A few years ago, my dad retired to Big Bear and lost all touch with reality. He doesn’t wear a watch or own a calendar. It’s like talking to Sitting Bull.
I asked what time I could expect him; he just hit his peace pipe: “When the shadow falls long from the pine tree.”
My dad came down the mountain because he wanted to take me fishing. It was on his smelly-bucket list. Dad is an old fisherman and I ... well, I carry Purell.
I had fished only once, when I was three, and Dad caught me plucking guppies from the aquarium. He freaked out like I was eating them, when it was strictly catch and release.
Now, as an adult, I wonder why I would hunt for something that costs a dollar at McDonald’s? And while we’re asking questions, isn’t “Filet-O-Fish” a little ambiguous? Filet o’ what kind of fish?
McDonalds: Ask us no questions; we’ll tell you no lies.™
At least my dad didn’t charter a boat. Fish aren’t the brightest of God’s creatures, yet we come at them with radar, sonar, migration charts. Some fish just lose their nerve and jump in the boat as you pass.
The jacksmelt, says my dad, is so dumb that you can catch one without any bait. They just like to swallow glittery hooks. Like many voters.
Dad and I didn’t need a boat. We would squat old-school on the jetty, like people who refuse to give up chopsticks despite the superior fork-and-knife technology.
My dad asked if I had a license, so I pulled out my I.D.
He shook his head at the heavens: “Is this really my son?”
Evidently, you need a license to fish and can take home only so many (if we could just apply those same rules to childbearing).
My dad brought a bucket of live, highly attentive anchovies, and I realized, watching them swim their last laps, that you don’t stand much chance as a fisherman when you feel sorry for the bait. So it goes.

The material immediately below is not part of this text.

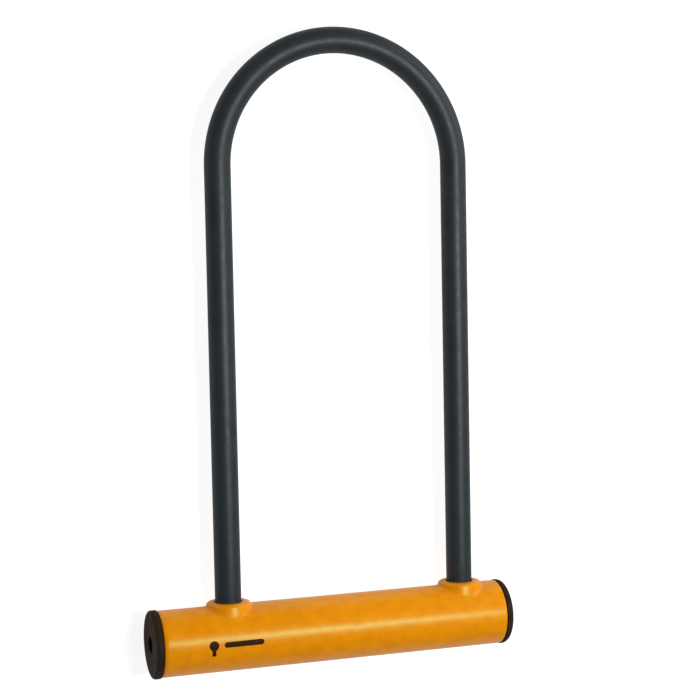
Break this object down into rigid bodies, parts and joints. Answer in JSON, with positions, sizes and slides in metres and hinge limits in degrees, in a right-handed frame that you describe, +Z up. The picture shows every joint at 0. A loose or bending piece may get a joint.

I’m not a vegetarian, per se, but I require at minimum that my food be murdered in some remote location. Left to my own, I’d stand on the shore waiting for the fish to die of natural causes.
Dad anchovied my line, then started on his own, not once looking down. By all accounts, he was a master baiter.
He let me cast my own line, damn the torpedoes, and I’m pleased to report no blood loss. I aimed for a seagull, who was happy to guzzle my bait. Dad reeled me in, shaking his head at the heavens.
Poles in place, my job was to report on nibbles, which happen every time the water moves.
“We got one! Wait, no. It’s a nibble! No, no.”
My dad stopped looking over. I was the boy who cried fish.
Turns out that fishing isn’t so much about fishing as it is about not watching TV. My dad and I talked about all kinds of things that don’t come up during commercials. He recalled, for instance, the time I poured Ex-Lax in the salad dressing and how he almost decided to undo me.
And just when I had forgotten about nibbles, my dad’s pole doubled over and he woke up like a fireman, shoving me the net as he reeled, reeled, reeled. The fish, unsure of our intentions or religious beliefs, struggled like a madman.
Moments later, a slimy silver body flickered in the sun. I hooted and cheered like we had captured Nessie. My dad plunked the rockfish into my net, where the little guy thrashed for his life.
“You will have my dead body, but not my obedience.”
Dad and I admired the trophy and then, without snapping a photo or calling the Star, released him back to the wild. Even now the poor guy is spinning tales of his abduction.
“There was a blinding light. I think they planted a tracking device.”
Without looking down, my dad re-baited and crouched down like a baseball catcher, this time with a secret smile. He reminded me of the Buddhists who toil over sand designs for an entire week, then just blow them away. Dust in the wind.
I myself didn’t actually, officially catch a fish, but I did avoid falling into the sea, which is more than anyone expected. My dad has since returned to Big Bear, where he continues to fish not two blocks from McDonald’s. And I can’t wait till the shadow again falls long from the pine tree.